For Bryson, the win capped a remarkable week in what has been an astonishing summer for the 30-year-old, self-styled mad genius of golf. Last month at the PGA Championship, his runner-up finish was notable for both the likability of his on-course comportment and the excellence of his play. An early LIV defector and a deeply polarizing figure during his years on the PGA Tour, DeChambeau was previously seen as off-putting by some fans and fellow competitors. There was his much-publicized fetish for making his clubs the same length, which cut against long-held orthodoxies and made him seem like an incorrigible smarty-pants. There was the deliberate 50-pound weight gain in 2020, which coincided with his previous U.S. Open triumph at Winged Foot but ultimately felt like a bit of body modification more suited to Robert De Niro in full character actor mode than a professional athlete. DeChambeau is known for his exceedingly slow pace of play—he was warned about it this week by rules officials—which is only one of the reasons that Brooks Koepka seemed for a time like he really wanted to kick Bryson’s ass.
At DeChambeau’s most derided, the heckling he received from fans became genuinely newsworthy. In 2021, before both Koepka and DeChambeau jumped to LIV, the PGA Tour had to issue an official edict that fans yelling “Brooksie” at DeChambeau would be ejected from events. What a difference three years make.
You could tell at Valhalla, and even more so this week, that the once maximally awkward DeChambeau now seems palpably more comfortable in his skin—and with his game. Continuing the trend that began in Louisville, this week, Bryson behaved—as my editor observed—like he was running for president. He strutted and preened when he hit the fairway; he mugged for the cameras and made nice with the galleries. By the end of his Saturday round, he had astonishingly assembled something of his own version of Arnie’s Army—what would we call them? Bryson’s Buddies? DeChambeau’s Disciples?

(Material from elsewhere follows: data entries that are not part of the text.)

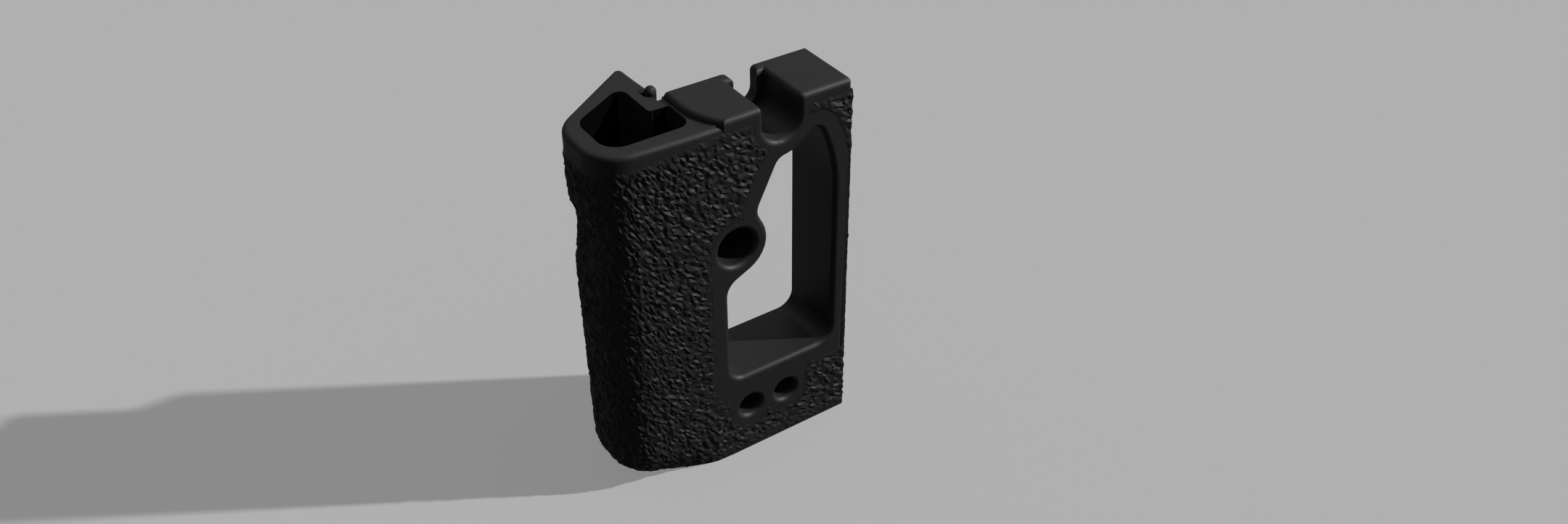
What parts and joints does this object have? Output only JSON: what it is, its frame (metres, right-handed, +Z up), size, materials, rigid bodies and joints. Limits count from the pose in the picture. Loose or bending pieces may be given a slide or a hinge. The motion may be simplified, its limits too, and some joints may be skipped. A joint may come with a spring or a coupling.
{
  "type": "camera l-bracket",
  "caption": "Upright camera L-bracket with a hollow hand grip, textured rubber pads, an open slot, a captive camera screw and two accessory holes.",
  "frame": {"origin": "axis of the camera screw where it crosses the camera face of the plate", "axes": "+X to the right edge of the plate seen from its front, +Y out of the camera face along the camera screw, +Z up from the foot to the raised blocks"},
  "size_m": [0.0692, 0.0387, 0.1051],
  "materials": {
    "body_polymer": "satin",
    "textured_rubber": "matte, coarse stipple",
    "soft_pad": "matte",
    "bright_steel": "satin",
    "black_steel": "satin",
    "brass": "satin"
  },
  "bodies": {
    "bracket": {"plate_body": "body_polymer", "grip_shell": "body_polymer", "top_collar": "body_polymer", "foot_cap": "body_polymer", "grip_skin": "textured_rubber", "upper_pad": "textured_rubber", "lower_pad": "textured_rubber", "side_skin": "textured_rubber", "camera_pad": "soft_pad", "stop_bead": "soft_pad", "grip_screws": "black_steel", "foot_inserts": "brass", "foot_screws": "black_steel", "foot_dowels": "bright_steel"},
    "washer": {"screw_washer": "bright_steel"},
    "screw": {"camera_screw": "bright_steel", "retaining_clip": "black_steel"}
  },
  "joints": [
    {"name": "screw_float", "type": "slide", "parent": "bracket", "child": "washer", "axis": [0, -1, 0], "range_m": [0, 0.0009]},
    {"name": "screw_turn", "type": "hinge", "parent": "washer", "child": "screw", "pos_m": [0, 0, 0], "axis": [0, 1, 0], "continuous": true}
  ]
}
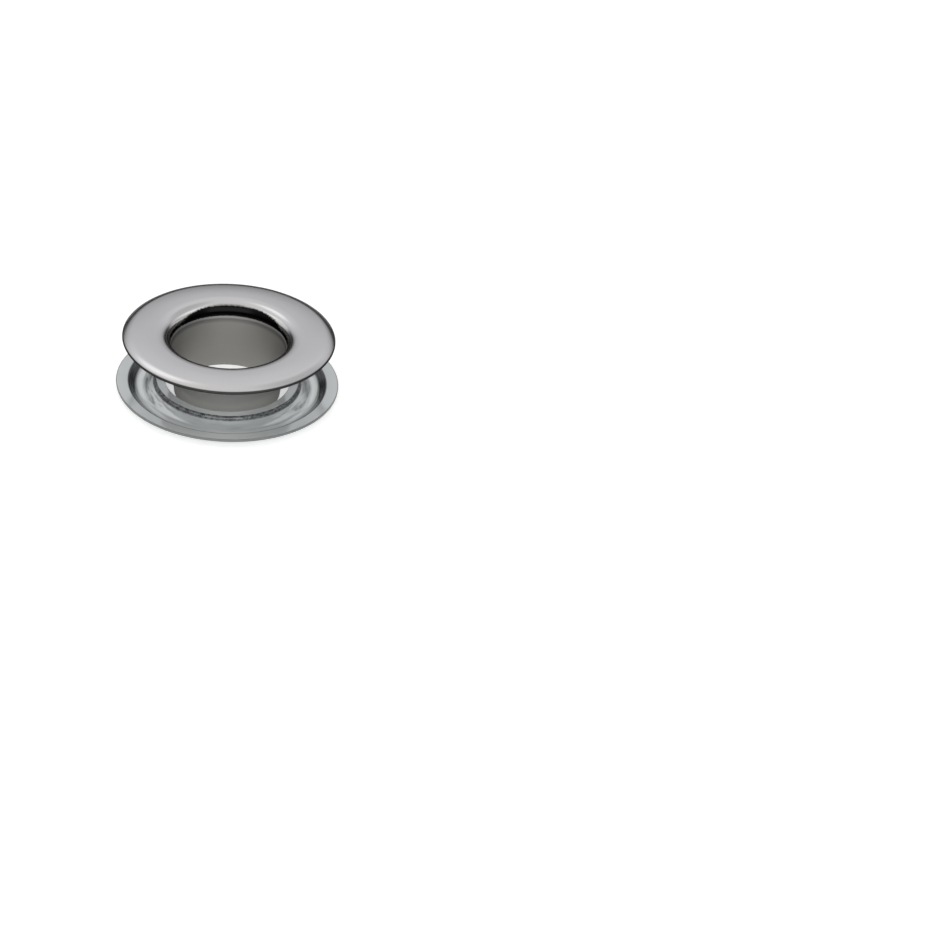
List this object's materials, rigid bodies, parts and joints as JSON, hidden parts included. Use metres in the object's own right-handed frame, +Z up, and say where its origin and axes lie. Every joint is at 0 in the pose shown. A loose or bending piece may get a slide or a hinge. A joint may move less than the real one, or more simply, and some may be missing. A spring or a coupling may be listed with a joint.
{
  "type": "grommet eyelet",
  "caption": "Two-piece eyelet set: a drawn eyelet with a domed flange and tapered barrel, and a pressed washer with a round bead, ready to clamp a cloth hole.",
  "frame": {"origin": "on the shared axis of both pieces, at the level of the surface that they stand on, which is the end of the barrel and the bottom of the washer's bead", "axes": "+Z up the axis, from the washer to the eyelet's flange; X and Y are free, because both pieces are round"},
  "size_m": [0.025, 0.025, 0.0074],
  "materials": {
    "nickel": "polished",
    "zinc": "satin"
  },
  "bodies": {
    "root": {"eyelet": "nickel", "washer": "zinc"}
  },
  "joints": []
}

As his hot putter saved shot after shot, the fans went positively berserk. And they were loud until the end, when his brilliant and decisive sand save set up a putt to win the tournament. Clearly, and finally, the alpha male Bryson raised his finger to his lips to silence the cheering crowd as he lined up for his 4-footer. Irrevocably, the power dynamic had turned, and the champion relished every moment. I’m at pains to think of an athlete who has gone so quickly from surly oddity to beloved everyman. George Foreman, maybe? With DeChambeau’s white-hot game and newly warm and sensitive disposition—his teary-eyed trophy acceptance speech was another step in his apparent evolution—I’d buy a grill from him anytime.
Bryson is a well-deserved U.S. Open champion, but he owes plenty of thanks to another golfer for this triumph, and it’s not the late Payne Stewart. For fans of Rory McIlroy, of which I am one, it’s getting only more and more difficult to contend with his baggage in big moments. It’s now been a decade since he last won a major, and it’s not like he hasn’t been circling a victory. Since his last major triumph in 2014, McIlroy has had 23 top-20 finishes in majors and 10 top fives. He finished second at the 2022 Masters, a painful third at the 2022 Open Championship in St. Andrews, second in the U.S. Open at the Los Angeles Country Club last year, and now second again at Pinehurst. Yet somehow, in a stacked category, this was the cruelest finish of them all.
McIlroy led by two strokes after his 13th hole and seemed uniquely locked in. He had driven the ball beautifully all day, scrambled well, and made long putts. He was surging, while Bryson was spraying his driver around like unregulated fireworks and the just-holding-on Patrick Cantlay had started to fade. And then, he missed short on a pair of 3-foot par putts at nos. 16 and 18, and it all crumbled around him. Neither of the putts that doomed Rory looked that hard. They were reasonable asks in the grand scheme of the tournament. But before that final putt, something in his body language seemed to subtly change. He froze up. He lingered. His face contained 10 million emotions. And just like that, the dream was dead. I immediately put on a Joy Division album. Waiting on his inevitable fate in the scorer’s room, Rory stoically scarfed down an energy bar. How can one so gifted be so unlucky? Why must we be collateral damage to this horror?
I assume where Rory goes from here is where he always goes. He will work harder and smarter, contend in every tournament he doesn’t win, and wait for his number to come up again. You always hear this, or some version of it, from the players who’ve won a lot of majors: Eventually, your day comes. And it’s true—we saw it last month with Xander Schauffele at Valhalla. We saw it at Augusta with Jack Nicklaus in ’86, Nick Faldo in ’96, and Tiger Woods in 2019.
Rory is 35 years old and at the peak of his powers. There is no point on the horizon at which he couldn’t conceivably win one or more of the next 40 majors. But at the same time, it’s hard not to argue that Sunday seemed like the night. Golf is a ruthless game of record books. By hook or by crook, DeChambeau was determined to use this occasion to permanently remake his reputation and burnish a bright, new future as America’s pleasantly beefy hero. Meanwhile, by the painstaking distance of 6 feet of putts, Rory has very slightly diminished his future legacy. We can only hope that there’s another major win in his future—but with each passing tournament and near-miss loss, it becomes harder and harder to conceive of when his day will come.